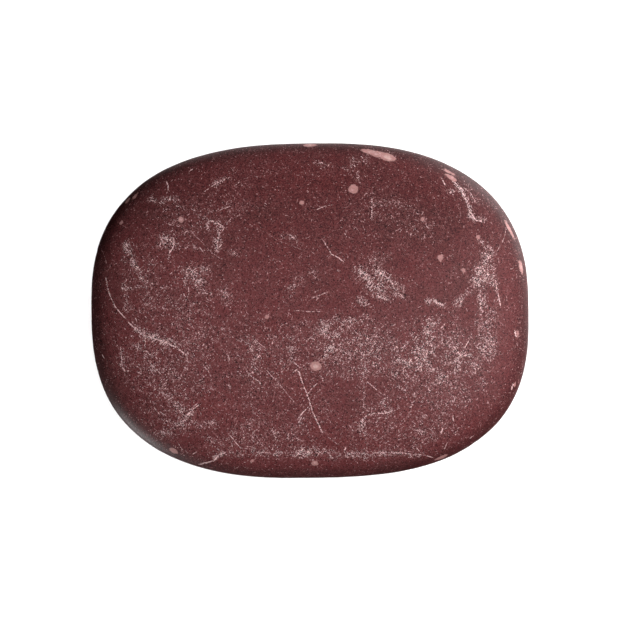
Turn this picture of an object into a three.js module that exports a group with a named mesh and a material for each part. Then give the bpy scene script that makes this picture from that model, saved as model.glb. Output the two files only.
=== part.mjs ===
// A flat tumbled stone, one solid: it lies on a small flat spot, with its long axis along X and Z up.
// Millimetres. The origin is the middle of the flat spot, under the middle of the outline.
import * as THREE from "three";

// Driving dimensions.
const LENGTH = 60;
const WIDTH = 46;
const HEIGHT = 15;
const GIRTH_HEIGHT = 7.4;
const FLAT_SHARE = 0.26;

// The outline is a rounded rectangle between an ellipse (2) and a square; each corner is its own.
const BACK_RIGHT_CORNER = 2.55;
const BACK_LEFT_CORNER = 2.6;
const FRONT_LEFT_CORNER = 2.58;
const FRONT_RIGHT_CORNER = 2.73;

// The section: how flat the two faces are, and how full the side is.
const FACE_FLATNESS = 3;
const SIDE_FULLNESS = 2.2;

// The girth, the widest line of the side, rises and falls a little on its way round.
const GIRTH_WAVES = [
  { height: 0.35, count: 1, start: 0.6 },
  { height: 0.25, count: 2, start: 2.1 },
];

// The tumbled faces are never true: broad shallow swells cross them. Directions are in degrees.
const TOP_SWELLS = [
  { height: 0.12, length: 37, direction: 24, start: 0.9 },
  { height: 0.09, length: 26, direction: 118, start: 2.6 },
  { height: 0.05, length: 17, direction: 71, start: 4.4 },
];
const UNDER_SWELLS = [
  { height: 0.1, length: 33, direction: 142, start: 1.7 },
  { height: 0.07, length: 21, direction: 39, start: 3.8 },
];

// How finely the surface is faceted.
const SEGMENTS = 80;
const TOP_RINGS = 20;
const UNDER_RINGS = 18;

// How far the outline reaches from the middle in a direction, by the superellipse of that corner.
function outlineReach(angle) {
  const across = Math.cos(angle);
  const back = Math.sin(angle);
  const right = across >= 0;
  const corner =
    back >= 0
      ? right ? BACK_RIGHT_CORNER : BACK_LEFT_CORNER
      : right ? FRONT_RIGHT_CORNER : FRONT_LEFT_CORNER;
  const x = Math.abs(across) / (LENGTH / 2);
  const y = Math.abs(back) / (WIDTH / 2);
  return (x ** corner + y ** corner) ** (-1 / corner);
}

// How much of the full rise is left at a share of the reach: 1 at the middle, 0 at the girth.
function rise(share) {
  return Math.max(0, 1 - share ** FACE_FLATNESS) ** (1 / SIDE_FULLNESS);
}

function girthHeight(angle) {
  return GIRTH_WAVES.reduce(
    (height, wave) => height + wave.height * Math.sin(wave.count * angle + wave.start),
    GIRTH_HEIGHT,
  );
}

function swell(waves, x, y) {
  return waves.reduce((height, wave) => {
    const direction = THREE.MathUtils.degToRad(wave.direction);
    const along = x * Math.cos(direction) + y * Math.sin(direction);
    return height + wave.height * Math.sin((2 * Math.PI * along) / wave.length + wave.start);
  }, 0);
}

// The section as shares: x is the share of the reach, y is +1 at the top and -1 at the flat spot.
function section() {
  const flatRise = rise(FLAT_SHARE);
  const flatTurn = Math.asin(FLAT_SHARE ** (FACE_FLATNESS / 2));
  const points = [new THREE.Vector2(0, -1), new THREE.Vector2(FLAT_SHARE / 2, -1)];
  for (let ring = 0; ring < UNDER_RINGS; ring++) {
    const turn = THREE.MathUtils.lerp(flatTurn, Math.PI / 2, ring / UNDER_RINGS);
    const share = Math.sin(turn) ** (2 / FACE_FLATNESS);
    points.push(new THREE.Vector2(share, -rise(share) / flatRise));
  }
  for (let ring = 0; ring < TOP_RINGS; ring++) {
    const turn = THREE.MathUtils.lerp(Math.PI / 2, 0, ring / TOP_RINGS);
    const share = Math.sin(turn) ** (2 / FACE_FLATNESS);
    points.push(new THREE.Vector2(share, rise(share)));
  }
  points.push(new THREE.Vector2(0, 1));
  return points;
}

// The round lathed section is drawn out to the outline, and its rise is fitted to the girth.
function stoneGeometry() {
  const geometry = new THREE.LatheGeometry(section(), SEGMENTS);
  geometry.rotateX(Math.PI / 2);
  const position = geometry.attributes.position;
  for (let i = 0; i < position.count; i++) {
    const share = Math.hypot(position.getX(i), position.getY(i));
    const angle = Math.atan2(position.getY(i), position.getX(i));
    const part = position.getZ(i);
    const x = share * outlineReach(angle) * Math.cos(angle);
    const y = share * outlineReach(angle) * Math.sin(angle);
    const girth = girthHeight(angle);
    const inner = 1 - share ** 4;
    let z = girth;
    if (part > 0) {
      z += part * (HEIGHT - girth) + inner * (swell(TOP_SWELLS, x, y) - swell(TOP_SWELLS, 0, 0));
    } else {
      const clear = THREE.MathUtils.smoothstep(share, FLAT_SHARE, 2 * FLAT_SHARE);
      z += part * girth + clear * inner * swell(UNDER_SWELLS, x, y);
    }
    position.setXYZ(i, x, y, z);
  }
  geometry.computeVertexNormals();
  return geometry;
}

const rhyolite = new THREE.MeshStandardMaterial({
  color: 0x6c3f40,
  roughness: 0.35,
  metalness: 0,
});

const stone = new THREE.Mesh(stoneGeometry(), rhyolite);
stone.name = "stone";

const flatStone = new THREE.Group();
flatStone.add(stone);

export default flatStone;
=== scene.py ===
import math
import random

import bpy
import numpy as np
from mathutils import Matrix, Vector, noise


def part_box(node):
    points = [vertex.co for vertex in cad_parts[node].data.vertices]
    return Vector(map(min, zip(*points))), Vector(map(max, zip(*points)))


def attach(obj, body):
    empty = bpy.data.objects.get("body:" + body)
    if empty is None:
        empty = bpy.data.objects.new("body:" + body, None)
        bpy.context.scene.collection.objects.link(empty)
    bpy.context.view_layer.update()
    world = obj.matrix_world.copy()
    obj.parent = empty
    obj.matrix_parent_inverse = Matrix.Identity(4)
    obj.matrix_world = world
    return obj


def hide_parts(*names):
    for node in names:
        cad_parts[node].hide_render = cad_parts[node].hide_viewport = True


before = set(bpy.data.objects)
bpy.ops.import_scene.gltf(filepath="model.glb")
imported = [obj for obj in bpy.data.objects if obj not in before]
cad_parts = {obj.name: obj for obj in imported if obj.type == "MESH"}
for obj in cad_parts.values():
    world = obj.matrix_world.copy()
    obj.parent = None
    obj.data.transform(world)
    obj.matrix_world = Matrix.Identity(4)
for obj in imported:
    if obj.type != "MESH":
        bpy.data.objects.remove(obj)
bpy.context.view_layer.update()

# The camera looks straight down on the stone, as on a copy stand, through a long macro lens.
# The stone's long axis lies a degree off the level of the picture, so the camera is rolled by that.
PICTURE_WIDTH_PX = 620
STONE_WIDTH_PX = 436.4
LENS_MM = 100
SENSOR_MM = 36
ROLL_DEG = -1.02
CAMERA_OFF_MIDDLE_MM = (0.03, 0.11)

stone_low, stone_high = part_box("stone")
LENGTH_MM = (stone_high.x - stone_low.x) * 1000
WIDTH_MM = (stone_high.y - stone_low.y) * 1000
GIRTH_MM = 7.4
focal_px = PICTURE_WIDTH_PX * LENS_MM / SENSOR_MM
camera_height = (LENGTH_MM * focal_px / STONE_WIDTH_PX + GIRTH_MM) / 1000

camera_data = bpy.data.cameras.new("copy stand camera")
camera_data.lens = LENS_MM
camera_data.sensor_width = SENSOR_MM
camera_data.clip_start = 0.01
camera = bpy.data.objects.new("copy stand camera", camera_data)
camera.location = (CAMERA_OFF_MIDDLE_MM[0] / 1000, CAMERA_OFF_MIDDLE_MM[1] / 1000, camera_height)
camera.rotation_euler = (0, 0, math.radians(ROLL_DEG))
bpy.context.scene.collection.objects.link(camera)
bpy.context.scene.camera = camera

# The stone is one piece of porphyritic rhyolite: a maroon groundmass with pale feldspar grains.
# It was tumbled flat and round with softer pebbles, then polished, and has been handled since, so its
# faces carry fine pale scratches, bruises where it has knocked on others, and a few small pits.
HEIGHT_MM = 15
FLAT_SHARE = 0.26
BACK_RIGHT_CORNER = 2.55
BACK_LEFT_CORNER = 2.6
FRONT_LEFT_CORNER = 2.58
FRONT_RIGHT_CORNER = 2.73
FACE_FLATNESS = 3
SIDE_FULLNESS = 2.2
GIRTH_WAVES = [(0.35, 1, 0.6), (0.25, 2, 2.1)]
TOP_SWELLS = [(0.12, 37, 24, 0.9), (0.09, 26, 118, 2.6), (0.05, 17, 71, 4.4)]
UNDER_SWELLS = [(0.1, 33, 142, 1.7), (0.07, 21, 39, 3.8)]
CELLS = 220
PROFILE_STEPS = 4000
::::
[YOUR INSTRUCTIONS]:
Write out again only the lines from the line containing "const stone = new" through the line containing "if empty is", both included, exactly as they are.

[EXPECTED ANSWER]:
const stone = new THREE.Mesh(stoneGeometry(), rhyolite);
stone.name = "stone";

const flatStone = new THREE.Group();
flatStone.add(stone);

export default flatStone;
=== scene.py ===
import math
import random

import bpy
import numpy as np
from mathutils import Matrix, Vector, noise


def part_box(node):
    points = [vertex.co for vertex in cad_parts[node].data.vertices]
    return Vector(map(min, zip(*points))), Vector(map(max, zip(*points)))


def attach(obj, body):
    empty = bpy.data.objects.get("body:" + body)
    if empty is None:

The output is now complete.